__Exercise directions__. Take down each entry exactly as written.

__Exercise materials__.
▼

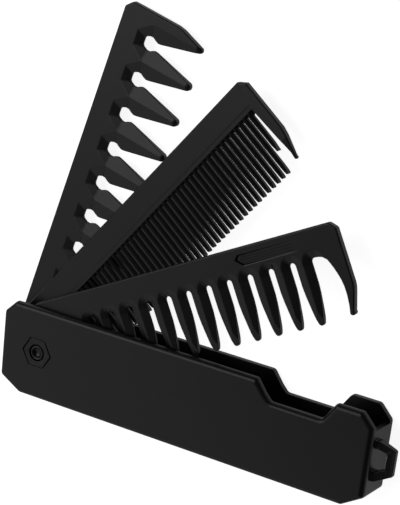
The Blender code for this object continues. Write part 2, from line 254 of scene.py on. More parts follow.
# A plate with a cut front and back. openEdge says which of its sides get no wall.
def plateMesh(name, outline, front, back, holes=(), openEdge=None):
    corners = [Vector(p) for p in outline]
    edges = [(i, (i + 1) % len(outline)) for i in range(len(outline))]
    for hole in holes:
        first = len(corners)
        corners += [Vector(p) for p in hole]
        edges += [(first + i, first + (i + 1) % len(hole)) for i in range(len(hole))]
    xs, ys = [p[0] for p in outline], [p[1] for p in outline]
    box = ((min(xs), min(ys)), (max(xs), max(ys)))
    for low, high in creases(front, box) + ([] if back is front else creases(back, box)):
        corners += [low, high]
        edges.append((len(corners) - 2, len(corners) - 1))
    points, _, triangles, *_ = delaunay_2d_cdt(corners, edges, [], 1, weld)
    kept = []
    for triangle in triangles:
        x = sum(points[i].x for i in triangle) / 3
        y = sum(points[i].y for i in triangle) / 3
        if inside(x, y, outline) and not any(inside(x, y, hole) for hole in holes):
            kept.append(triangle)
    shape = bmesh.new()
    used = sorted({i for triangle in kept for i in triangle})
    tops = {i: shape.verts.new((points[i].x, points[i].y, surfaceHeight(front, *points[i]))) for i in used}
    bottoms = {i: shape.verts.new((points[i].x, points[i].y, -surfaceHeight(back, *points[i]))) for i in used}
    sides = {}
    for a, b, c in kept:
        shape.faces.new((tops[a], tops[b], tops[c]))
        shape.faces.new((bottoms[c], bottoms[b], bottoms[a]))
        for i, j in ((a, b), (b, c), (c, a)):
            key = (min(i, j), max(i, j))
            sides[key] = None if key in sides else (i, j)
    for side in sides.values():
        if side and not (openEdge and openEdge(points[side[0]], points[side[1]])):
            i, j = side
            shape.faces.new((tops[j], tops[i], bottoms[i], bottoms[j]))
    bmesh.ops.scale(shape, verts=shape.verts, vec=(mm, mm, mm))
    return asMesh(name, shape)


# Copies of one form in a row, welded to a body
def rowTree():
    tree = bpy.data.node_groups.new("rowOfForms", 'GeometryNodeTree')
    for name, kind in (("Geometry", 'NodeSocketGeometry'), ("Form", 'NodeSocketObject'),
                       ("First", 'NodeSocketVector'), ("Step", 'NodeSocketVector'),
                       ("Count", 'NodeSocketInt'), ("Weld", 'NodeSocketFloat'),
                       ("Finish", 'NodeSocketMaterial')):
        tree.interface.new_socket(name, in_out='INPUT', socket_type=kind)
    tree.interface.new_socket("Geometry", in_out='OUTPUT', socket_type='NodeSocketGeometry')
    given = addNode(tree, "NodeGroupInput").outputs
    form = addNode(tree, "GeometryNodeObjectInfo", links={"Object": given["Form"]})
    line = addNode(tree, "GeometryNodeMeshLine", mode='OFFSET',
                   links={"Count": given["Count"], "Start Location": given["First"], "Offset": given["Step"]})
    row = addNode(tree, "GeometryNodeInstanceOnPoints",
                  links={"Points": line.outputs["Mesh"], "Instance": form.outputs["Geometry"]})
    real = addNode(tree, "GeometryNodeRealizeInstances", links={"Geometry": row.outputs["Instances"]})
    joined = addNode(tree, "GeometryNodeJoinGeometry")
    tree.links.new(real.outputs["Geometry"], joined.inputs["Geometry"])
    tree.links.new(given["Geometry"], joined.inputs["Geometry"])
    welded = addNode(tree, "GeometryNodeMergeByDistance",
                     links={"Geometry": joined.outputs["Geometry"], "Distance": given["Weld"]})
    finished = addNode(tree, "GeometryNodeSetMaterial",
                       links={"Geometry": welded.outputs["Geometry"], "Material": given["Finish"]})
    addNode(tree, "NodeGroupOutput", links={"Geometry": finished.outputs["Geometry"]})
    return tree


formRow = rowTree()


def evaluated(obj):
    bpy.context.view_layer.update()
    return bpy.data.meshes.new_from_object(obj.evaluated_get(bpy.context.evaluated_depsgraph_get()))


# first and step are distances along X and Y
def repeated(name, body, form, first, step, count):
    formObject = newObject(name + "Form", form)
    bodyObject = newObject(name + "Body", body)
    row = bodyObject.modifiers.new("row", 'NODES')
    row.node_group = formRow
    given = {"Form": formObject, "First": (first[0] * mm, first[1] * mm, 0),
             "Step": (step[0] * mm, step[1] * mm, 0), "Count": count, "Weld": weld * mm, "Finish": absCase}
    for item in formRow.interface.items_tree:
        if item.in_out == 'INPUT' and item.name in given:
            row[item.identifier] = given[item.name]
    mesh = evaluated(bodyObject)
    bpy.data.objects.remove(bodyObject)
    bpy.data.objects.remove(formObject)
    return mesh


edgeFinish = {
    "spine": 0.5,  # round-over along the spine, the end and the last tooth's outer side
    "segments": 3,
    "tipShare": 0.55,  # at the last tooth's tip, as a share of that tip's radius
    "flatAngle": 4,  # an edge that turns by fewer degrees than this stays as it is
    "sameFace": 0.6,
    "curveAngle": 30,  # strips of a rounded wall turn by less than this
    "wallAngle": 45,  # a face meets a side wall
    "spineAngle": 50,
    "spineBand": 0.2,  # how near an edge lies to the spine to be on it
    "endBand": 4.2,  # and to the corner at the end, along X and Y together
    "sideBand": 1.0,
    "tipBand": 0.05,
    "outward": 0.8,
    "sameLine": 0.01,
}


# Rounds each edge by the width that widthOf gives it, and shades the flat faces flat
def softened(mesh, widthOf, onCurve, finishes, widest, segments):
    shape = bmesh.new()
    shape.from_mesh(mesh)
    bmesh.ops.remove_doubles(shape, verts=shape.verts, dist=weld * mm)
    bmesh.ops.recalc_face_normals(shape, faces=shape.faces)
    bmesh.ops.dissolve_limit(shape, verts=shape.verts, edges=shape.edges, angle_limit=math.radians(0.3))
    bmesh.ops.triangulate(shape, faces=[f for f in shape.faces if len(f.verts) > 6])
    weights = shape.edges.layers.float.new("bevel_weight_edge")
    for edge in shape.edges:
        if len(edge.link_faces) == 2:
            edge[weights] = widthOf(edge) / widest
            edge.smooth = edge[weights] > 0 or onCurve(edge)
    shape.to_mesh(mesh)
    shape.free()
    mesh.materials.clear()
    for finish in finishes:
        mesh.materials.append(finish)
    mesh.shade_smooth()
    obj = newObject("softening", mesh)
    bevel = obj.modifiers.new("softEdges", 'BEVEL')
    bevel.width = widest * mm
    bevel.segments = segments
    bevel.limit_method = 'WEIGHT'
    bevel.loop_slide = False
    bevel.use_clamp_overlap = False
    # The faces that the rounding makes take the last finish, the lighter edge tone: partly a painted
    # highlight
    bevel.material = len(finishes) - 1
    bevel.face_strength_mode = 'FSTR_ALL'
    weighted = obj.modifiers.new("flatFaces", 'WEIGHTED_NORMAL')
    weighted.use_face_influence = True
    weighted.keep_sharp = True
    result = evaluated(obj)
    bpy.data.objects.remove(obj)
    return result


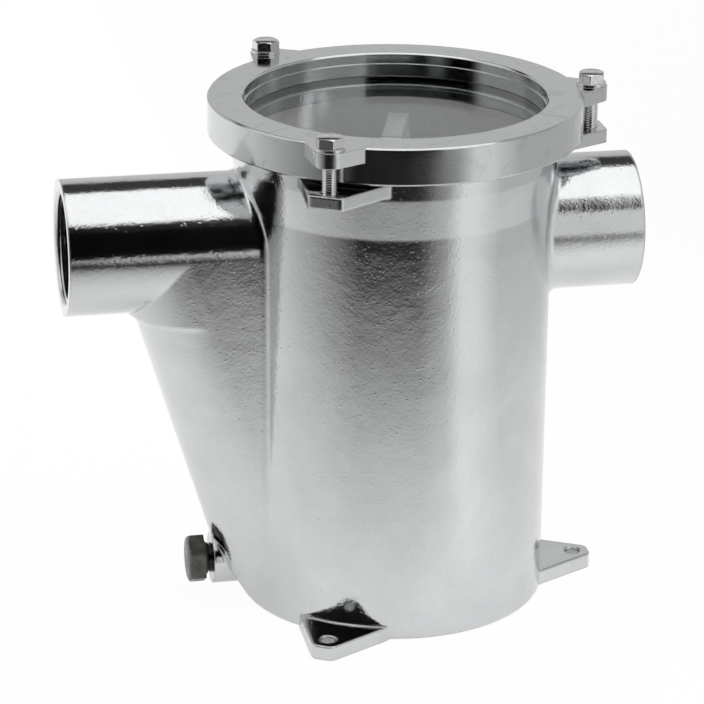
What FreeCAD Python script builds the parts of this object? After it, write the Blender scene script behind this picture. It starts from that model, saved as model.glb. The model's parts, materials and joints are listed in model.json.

▲

__Expected answer__.
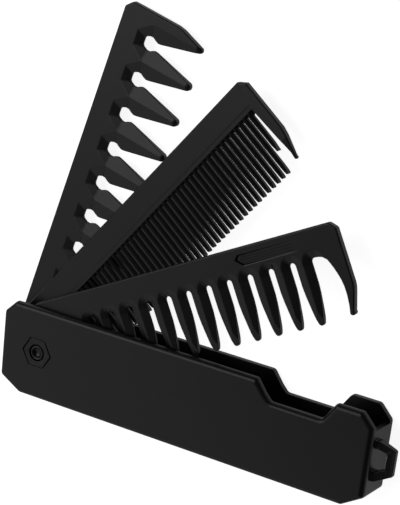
The Blender code for this object continues. Write part 2, from line 254 of scene.py on. More parts follow.
# A plate with a cut front and back. openEdge says which of its sides get no wall.
def plateMesh(name, outline, front, back, holes=(), openEdge=None):
    corners = [Vector(p) for p in outline]
    edges = [(i, (i + 1) % len(outline)) for i in range(len(outline))]
    for hole in holes:
        first = len(corners)
        corners += [Vector(p) for p in hole]
        edges += [(first + i, first + (i + 1) % len(hole)) for i in range(len(hole))]
    xs, ys = [p[0] for p in outline], [p[1] for p in outline]
    box = ((min(xs), min(ys)), (max(xs), max(ys)))
    for low, high in creases(front, box) + ([] if back is front else creases(back, box)):
        corners += [low, high]
        edges.append((len(corners) - 2, len(corners) - 1))
    points, _, triangles, *_ = delaunay_2d_cdt(corners, edges, [], 1, weld)
    kept = []
    for triangle in triangles:
        x = sum(points[i].x for i in triangle) / 3
        y = sum(points[i].y for i in triangle) / 3
        if inside(x, y, outline) and not any(inside(x, y, hole) for hole in holes):
            kept.append(triangle)
    shape = bmesh.new()
    used = sorted({i for triangle in kept for i in triangle})
    tops = {i: shape.verts.new((points[i].x, points[i].y, surfaceHeight(front, *points[i]))) for i in used}
    bottoms = {i: shape.verts.new((points[i].x, points[i].y, -surfaceHeight(back, *points[i]))) for i in used}
    sides = {}
    for a, b, c in kept:
        shape.faces.new((tops[a], tops[b], tops[c]))
        shape.faces.new((bottoms[c], bottoms[b], bottoms[a]))
        for i, j in ((a, b), (b, c), (c, a)):
            key = (min(i, j), max(i, j))
            sides[key] = None if key in sides else (i, j)
    for side in sides.values():
        if side and not (openEdge and openEdge(points[side[0]], points[side[1]])):
            i, j = side
            shape.faces.new((tops[j], tops[i], bottoms[i], bottoms[j]))
    bmesh.ops.scale(shape, verts=shape.verts, vec=(mm, mm, mm))
    return asMesh(name, shape)


# Copies of one form in a row, welded to a body
def rowTree():
    tree = bpy.data.node_groups.new("rowOfForms", 'GeometryNodeTree')
    for name, kind in (("Geometry", 'NodeSocketGeometry'), ("Form", 'NodeSocketObject'),
                       ("First", 'NodeSocketVector'), ("Step", 'NodeSocketVector'),
                       ("Count", 'NodeSocketInt'), ("Weld", 'NodeSocketFloat'),
                       ("Finish", 'NodeSocketMaterial')):
        tree.interface.new_socket(name, in_out='INPUT', socket_type=kind)
    tree.interface.new_socket("Geometry", in_out='OUTPUT', socket_type='NodeSocketGeometry')
    given = addNode(tree, "NodeGroupInput").outputs
    form = addNode(tree, "GeometryNodeObjectInfo", links={"Object": given["Form"]})
    line = addNode(tree, "GeometryNodeMeshLine", mode='OFFSET',
                   links={"Count": given["Count"], "Start Location": given["First"], "Offset": given["Step"]})
    row = addNode(tree, "GeometryNodeInstanceOnPoints",
                  links={"Points": line.outputs["Mesh"], "Instance": form.outputs["Geometry"]})
    real = addNode(tree, "GeometryNodeRealizeInstances", links={"Geometry": row.outputs["Instances"]})
    joined = addNode(tree, "GeometryNodeJoinGeometry")
    tree.links.new(real.outputs["Geometry"], joined.inputs["Geometry"])
    tree.links.new(given["Geometry"], joined.inputs["Geometry"])
    welded = addNode(tree, "GeometryNodeMergeByDistance",
                     links={"Geometry": joined.outputs["Geometry"], "Distance": given["Weld"]})
    finished = addNode(tree, "GeometryNodeSetMaterial",
                       links={"Geometry": welded.outputs["Geometry"], "Material": given["Finish"]})
    addNode(tree, "NodeGroupOutput", links={"Geometry": finished.outputs["Geometry"]})
    return tree


formRow = rowTree()


def evaluated(obj):
    bpy.context.view_layer.update()
    return bpy.data.meshes.new_from_object(obj.evaluated_get(bpy.context.evaluated_depsgraph_get()))


# first and step are distances along X and Y
def repeated(name, body, form, first, step, count):
    formObject = newObject(name + "Form", form)
    bodyObject = newObject(name + "Body", body)
    row = bodyObject.modifiers.new("row", 'NODES')
    row.node_group = formRow
    given = {"Form": formObject, "First": (first[0] * mm, first[1] * mm, 0),
             "Step": (step[0] * mm, step[1] * mm, 0), "Count": count, "Weld": weld * mm, "Finish": absCase}
    for item in formRow.interface.items_tree:
        if item.in_out == 'INPUT' and item.name in given:
            row[item.identifier] = given[item.name]
    mesh = evaluated(bodyObject)
    bpy.data.objects.remove(bodyObject)
    bpy.data.objects.remove(formObject)
    return mesh


edgeFinish = {
    "spine": 0.5,  # round-over along the spine, the end and the last tooth's outer side
    "segments": 3,
    "tipShare": 0.55,  # at the last tooth's tip, as a share of that tip's radius
    "flatAngle": 4,  # an edge that turns by fewer degrees than this stays as it is
    "sameFace": 0.6,
    "curveAngle": 30,  # strips of a rounded wall turn by less than this
    "wallAngle": 45,  # a face meets a side wall
    "spineAngle": 50,
    "spineBand": 0.2,  # how near an edge lies to the spine to be on it
    "endBand": 4.2,  # and to the corner at the end, along X and Y together
    "sideBand": 1.0,
    "tipBand": 0.05,
    "outward": 0.8,
    "sameLine": 0.01,
}


# Rounds each edge by the width that widthOf gives it, and shades the flat faces flat
def softened(mesh, widthOf, onCurve, finishes, widest, segments):
    shape = bmesh.new()
    shape.from_mesh(mesh)
    bmesh.ops.remove_doubles(shape, verts=shape.verts, dist=weld * mm)
    bmesh.ops.recalc_face_normals(shape, faces=shape.faces)
    bmesh.ops.dissolve_limit(shape, verts=shape.verts, edges=shape.edges, angle_limit=math.radians(0.3))
    bmesh.ops.triangulate(shape, faces=[f for f in shape.faces if len(f.verts) > 6])
    weights = shape.edges.layers.float.new("bevel_weight_edge")
    for edge in shape.edges:
        if len(edge.link_faces) == 2:
            edge[weights] = widthOf(edge) / widest
            edge.smooth = edge[weights] > 0 or onCurve(edge)
    shape.to_mesh(mesh)
    shape.free()
    mesh.materials.clear()
    for finish in finishes:
        mesh.materials.append(finish)
    mesh.shade_smooth()
    obj = newObject("softening", mesh)
    bevel = obj.modifiers.new("softEdges", 'BEVEL')
    bevel.width = widest * mm
    bevel.segments = segments
    bevel.limit_method = 'WEIGHT'
    bevel.loop_slide = False
    bevel.use_clamp_overlap = False
    # The faces that the rounding makes take the last finish, the lighter edge tone: partly a painted
    # highlight
    bevel.material = len(finishes) - 1
    bevel.face_strength_mode = 'FSTR_ALL'
    weighted = obj.modifiers.new("flatFaces", 'WEIGHTED_NORMAL')
    weighted.use_face_influence = True
    weighted.keep_sharp = True
    result = evaluated(obj)
    bpy.data.objects.remove(obj)
    return result


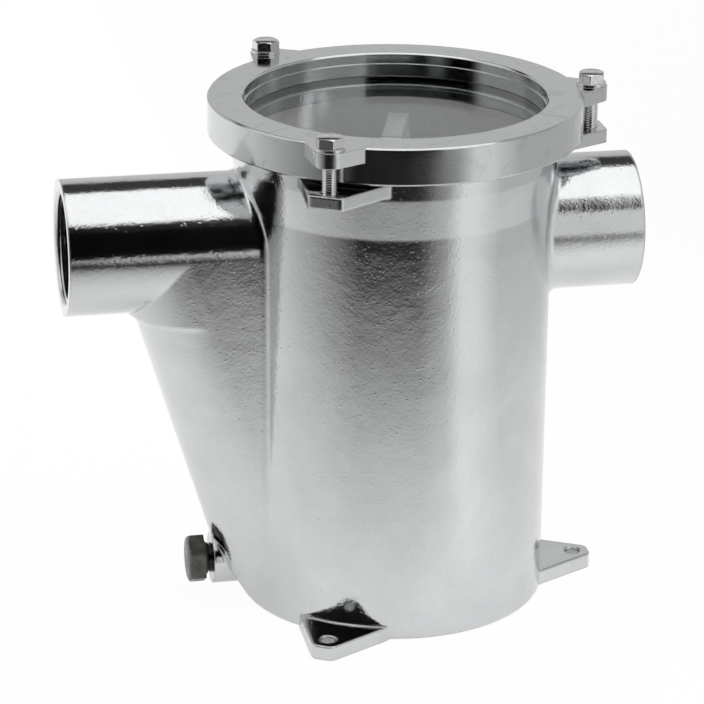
What FreeCAD Python script builds the parts of this object? After it, write the Blender scene script behind this picture. It starts from that model, saved as model.glb. The model's parts, materials and joints are listed in model.json.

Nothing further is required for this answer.